A team of experts says U.S. nuclear safety rules do not sufficiently take into account the risk that a single event could knock out power from the nation’s grid and emergency generators. A task force with the U.S. Nuclear Regulatory Commission said safety equipment installed at a number of American nuclear power facilities is not maintained or inspected as diligently as the original components. According to the experts, the United States has analyzed the risk of losing power from the grid or from on-site emergency generators, but not both at the same time. The task force was formed in the wake of Japan’s Fukushima Daiichi nuclear plant disaster, in which both sources of power were simultaneously disabled.
Arizona’s superintendent of schools has ordered Tucson public schools to cancel a popular ethnic studies program or face the loss of $15 million in funding. Schools chief, John Huppenthal, says the Ethnic and Mexican American Studies violates a new state law barring programs “designed primarily for pupils of a particular ethnic group” or that “promote resentment toward a race or class of people.” Republicans have criticized the program, which allows students to learn how ethnic groups have influenced history. Huppenthal has ordered the Tucson school district to prove it is complying with the law within 60 days.
A federal report has found security screeners at Newark Liberty International Airport deliberately singled out passengers from Mexico and the Dominican Republic for prolonged questioning and luggage searches. According to the New Jersey Star-Ledger, profiling from 2008 to 2009 was so widespread Transportation Security Administration employees began referring to their colleagues as “Mexican hunters.” The targeting of Mexican and Dominican passengers was apparently enacted to drive up the number of referrals by the airport’s behavior detection unit so that it would appear productive.

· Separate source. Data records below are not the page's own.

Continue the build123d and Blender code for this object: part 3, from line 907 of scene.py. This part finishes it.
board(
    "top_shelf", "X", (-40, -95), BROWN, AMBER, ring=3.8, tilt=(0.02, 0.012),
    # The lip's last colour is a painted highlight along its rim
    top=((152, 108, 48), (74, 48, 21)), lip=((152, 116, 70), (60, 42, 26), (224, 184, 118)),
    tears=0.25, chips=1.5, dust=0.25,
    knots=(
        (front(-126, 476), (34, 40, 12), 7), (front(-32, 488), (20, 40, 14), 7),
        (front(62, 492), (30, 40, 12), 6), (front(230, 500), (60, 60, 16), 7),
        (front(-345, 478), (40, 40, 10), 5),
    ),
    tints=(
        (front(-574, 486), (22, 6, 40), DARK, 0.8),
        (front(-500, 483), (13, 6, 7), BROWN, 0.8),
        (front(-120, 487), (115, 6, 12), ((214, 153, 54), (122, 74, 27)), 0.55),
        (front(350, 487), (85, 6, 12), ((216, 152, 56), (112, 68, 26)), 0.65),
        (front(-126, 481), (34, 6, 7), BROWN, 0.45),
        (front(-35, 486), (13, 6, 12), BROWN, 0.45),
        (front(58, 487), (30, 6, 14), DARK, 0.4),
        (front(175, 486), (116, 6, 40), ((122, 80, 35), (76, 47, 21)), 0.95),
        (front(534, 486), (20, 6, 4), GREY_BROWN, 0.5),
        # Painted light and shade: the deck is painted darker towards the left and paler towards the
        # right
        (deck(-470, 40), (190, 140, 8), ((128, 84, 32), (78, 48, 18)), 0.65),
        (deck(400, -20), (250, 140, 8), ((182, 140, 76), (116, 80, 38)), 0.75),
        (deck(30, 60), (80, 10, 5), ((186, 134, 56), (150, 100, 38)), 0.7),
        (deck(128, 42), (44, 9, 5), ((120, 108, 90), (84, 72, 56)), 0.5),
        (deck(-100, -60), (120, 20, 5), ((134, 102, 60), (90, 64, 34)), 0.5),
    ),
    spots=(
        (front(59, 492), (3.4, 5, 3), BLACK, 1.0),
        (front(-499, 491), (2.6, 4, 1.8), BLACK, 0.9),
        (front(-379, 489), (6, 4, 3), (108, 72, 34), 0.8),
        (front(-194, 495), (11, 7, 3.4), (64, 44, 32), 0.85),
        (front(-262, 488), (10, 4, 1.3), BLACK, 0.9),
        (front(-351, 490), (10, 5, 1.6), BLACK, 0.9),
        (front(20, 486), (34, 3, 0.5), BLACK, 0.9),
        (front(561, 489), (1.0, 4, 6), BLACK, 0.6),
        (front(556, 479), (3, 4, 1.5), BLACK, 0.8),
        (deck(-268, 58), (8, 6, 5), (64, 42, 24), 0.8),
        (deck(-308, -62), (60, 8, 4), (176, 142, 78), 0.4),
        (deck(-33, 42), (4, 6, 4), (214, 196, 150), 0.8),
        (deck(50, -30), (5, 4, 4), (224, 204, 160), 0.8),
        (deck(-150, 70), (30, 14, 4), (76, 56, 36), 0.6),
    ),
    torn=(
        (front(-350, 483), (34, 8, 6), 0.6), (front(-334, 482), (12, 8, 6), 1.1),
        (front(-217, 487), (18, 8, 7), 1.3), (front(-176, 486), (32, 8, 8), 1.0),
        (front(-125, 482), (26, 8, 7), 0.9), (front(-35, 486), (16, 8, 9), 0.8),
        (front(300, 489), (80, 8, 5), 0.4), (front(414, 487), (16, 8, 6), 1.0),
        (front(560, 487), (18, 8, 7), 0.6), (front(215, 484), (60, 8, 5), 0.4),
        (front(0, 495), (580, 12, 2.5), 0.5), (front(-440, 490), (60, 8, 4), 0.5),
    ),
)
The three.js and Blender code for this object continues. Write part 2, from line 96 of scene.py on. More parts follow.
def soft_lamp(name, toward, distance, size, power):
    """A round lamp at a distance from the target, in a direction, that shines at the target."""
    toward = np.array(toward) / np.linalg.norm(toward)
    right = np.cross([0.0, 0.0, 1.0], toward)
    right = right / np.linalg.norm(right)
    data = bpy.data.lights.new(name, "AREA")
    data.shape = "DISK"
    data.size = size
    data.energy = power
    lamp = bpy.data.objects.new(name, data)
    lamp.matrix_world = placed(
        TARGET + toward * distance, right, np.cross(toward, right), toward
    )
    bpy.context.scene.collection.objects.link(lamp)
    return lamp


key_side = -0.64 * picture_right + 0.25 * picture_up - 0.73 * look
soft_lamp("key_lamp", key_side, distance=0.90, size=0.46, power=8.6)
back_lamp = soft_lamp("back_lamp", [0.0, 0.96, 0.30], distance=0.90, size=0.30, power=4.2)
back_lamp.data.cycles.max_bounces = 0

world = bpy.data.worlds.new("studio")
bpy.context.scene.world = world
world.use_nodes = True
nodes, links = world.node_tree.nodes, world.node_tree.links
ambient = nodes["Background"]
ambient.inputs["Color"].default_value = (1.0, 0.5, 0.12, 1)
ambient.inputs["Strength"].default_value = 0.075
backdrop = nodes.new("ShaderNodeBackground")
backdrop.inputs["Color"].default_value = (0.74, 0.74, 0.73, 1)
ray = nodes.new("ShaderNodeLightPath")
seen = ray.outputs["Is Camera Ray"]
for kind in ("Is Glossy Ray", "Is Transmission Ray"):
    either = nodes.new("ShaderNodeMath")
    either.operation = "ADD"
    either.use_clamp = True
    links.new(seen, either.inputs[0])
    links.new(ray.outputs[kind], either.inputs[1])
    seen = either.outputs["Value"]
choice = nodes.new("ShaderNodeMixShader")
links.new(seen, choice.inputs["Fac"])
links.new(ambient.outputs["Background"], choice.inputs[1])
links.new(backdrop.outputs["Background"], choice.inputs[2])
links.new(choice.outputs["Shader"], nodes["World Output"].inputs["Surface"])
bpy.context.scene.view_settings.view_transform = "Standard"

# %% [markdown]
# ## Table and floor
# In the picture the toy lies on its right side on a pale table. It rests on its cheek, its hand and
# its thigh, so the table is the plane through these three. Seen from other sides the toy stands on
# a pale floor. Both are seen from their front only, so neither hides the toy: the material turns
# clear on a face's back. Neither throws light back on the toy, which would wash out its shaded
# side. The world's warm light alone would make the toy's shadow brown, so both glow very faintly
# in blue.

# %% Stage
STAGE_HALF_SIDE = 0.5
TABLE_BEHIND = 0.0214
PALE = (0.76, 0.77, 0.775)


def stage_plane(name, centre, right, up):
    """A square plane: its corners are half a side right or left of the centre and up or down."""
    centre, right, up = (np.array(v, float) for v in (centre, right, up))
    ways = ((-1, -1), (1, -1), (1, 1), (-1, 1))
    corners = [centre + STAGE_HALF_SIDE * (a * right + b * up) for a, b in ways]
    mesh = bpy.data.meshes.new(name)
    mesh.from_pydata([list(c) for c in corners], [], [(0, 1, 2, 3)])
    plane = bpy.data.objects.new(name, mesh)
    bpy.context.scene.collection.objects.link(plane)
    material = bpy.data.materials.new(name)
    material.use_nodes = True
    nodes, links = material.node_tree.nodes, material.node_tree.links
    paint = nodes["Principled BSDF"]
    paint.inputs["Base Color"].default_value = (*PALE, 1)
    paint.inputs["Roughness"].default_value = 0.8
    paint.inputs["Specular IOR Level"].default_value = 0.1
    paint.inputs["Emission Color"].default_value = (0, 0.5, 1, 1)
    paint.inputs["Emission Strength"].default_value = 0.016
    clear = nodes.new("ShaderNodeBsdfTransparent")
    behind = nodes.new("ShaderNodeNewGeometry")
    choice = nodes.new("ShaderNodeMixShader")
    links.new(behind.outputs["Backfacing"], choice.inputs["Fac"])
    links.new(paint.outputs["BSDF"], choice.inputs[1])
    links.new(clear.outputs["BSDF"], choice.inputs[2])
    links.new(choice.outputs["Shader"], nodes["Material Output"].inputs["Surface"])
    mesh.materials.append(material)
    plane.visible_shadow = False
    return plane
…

The House oversight committee has held a hearing on a once-secret government plan to encourage U.S. gun shops to sell thousands of guns to middlemen for Mexican drug cartels. The operation, called “Fast and Furious,” focused on using middlemen to gain access to senior-level figures within Mexico’s criminal organizations. Run by the U.S. Bureau of Alcohol, Tobacco and Firearms, the operation has come under severe criticism since hundreds of the guns that were sold to the cartels were later found at crime scenes in both countries, including two at the murder scene of U.S. Border Patrol agent Brian Terry. ATF Special Agent Peter Forcelli criticized agency supervisors for evading accountability for Terry’s death.

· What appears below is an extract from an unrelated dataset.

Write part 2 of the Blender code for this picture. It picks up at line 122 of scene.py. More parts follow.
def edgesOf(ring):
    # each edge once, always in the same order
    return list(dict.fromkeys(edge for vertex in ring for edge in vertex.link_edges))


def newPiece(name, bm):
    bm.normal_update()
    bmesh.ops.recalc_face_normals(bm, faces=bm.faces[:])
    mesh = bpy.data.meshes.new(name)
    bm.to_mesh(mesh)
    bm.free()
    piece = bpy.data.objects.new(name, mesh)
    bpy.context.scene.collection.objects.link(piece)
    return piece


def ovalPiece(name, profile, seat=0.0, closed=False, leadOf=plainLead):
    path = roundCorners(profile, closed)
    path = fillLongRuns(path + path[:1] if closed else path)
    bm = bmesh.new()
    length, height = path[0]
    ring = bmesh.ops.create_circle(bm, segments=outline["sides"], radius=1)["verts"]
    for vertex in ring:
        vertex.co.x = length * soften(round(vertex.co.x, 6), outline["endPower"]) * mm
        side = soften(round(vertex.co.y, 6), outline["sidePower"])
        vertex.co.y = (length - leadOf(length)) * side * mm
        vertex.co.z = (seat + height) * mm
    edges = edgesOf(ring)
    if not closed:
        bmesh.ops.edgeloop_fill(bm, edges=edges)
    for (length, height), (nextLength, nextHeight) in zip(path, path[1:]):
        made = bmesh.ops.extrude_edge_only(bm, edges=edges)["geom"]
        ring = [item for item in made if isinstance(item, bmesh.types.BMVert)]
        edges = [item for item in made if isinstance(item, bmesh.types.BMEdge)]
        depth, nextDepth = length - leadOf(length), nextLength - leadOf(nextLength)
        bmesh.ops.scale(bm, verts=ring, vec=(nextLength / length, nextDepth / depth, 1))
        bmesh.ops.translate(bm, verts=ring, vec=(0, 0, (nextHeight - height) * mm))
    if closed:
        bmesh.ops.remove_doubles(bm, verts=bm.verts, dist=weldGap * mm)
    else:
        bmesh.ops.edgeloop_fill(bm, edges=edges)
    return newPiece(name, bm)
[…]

Peter Forcelli: “There were tragic errors made here, and nobody has shown the decency and leadership to step up and say, 'Hey, we made a mistake, and we should — have done something wrong.' That’s what I find as appalling as anything else in this case, short of, of course, the tragedy that happened to the Terry family.”
Brian Terry’s cousin, Robert Heyer, called for a criminal investigation into government officials involved in the “Fast and Furious” operation.
Robert Heyer: “If the dragnet that is set to find everyone involved in Brian’s murder will be set deep enough and wide enough to encompass anyone involved in Operation Fast and Furious, if the guns used in Brian’s murder were part of this operation, then we want to know: will everyone in that operation that had to deal with those specific weapons be brought up on charges of facilitating the murder of Brian Terry?”
Today marks the 40th anniversary of President Richard Nixon’s declaration of the so-called “war on drugs.” Activists are marking the date with renewed calls for an end to U.S.-backed policies of criminalization. In an opinion piece in the New York Times called “Call Off the Global Drug War,” former President Jimmy Carter writes that the Obama administration should heed the call of a high-level panel that declared the so-called “war on drugs” a failure, and urged governments to consider legalizing substances, including marijuana.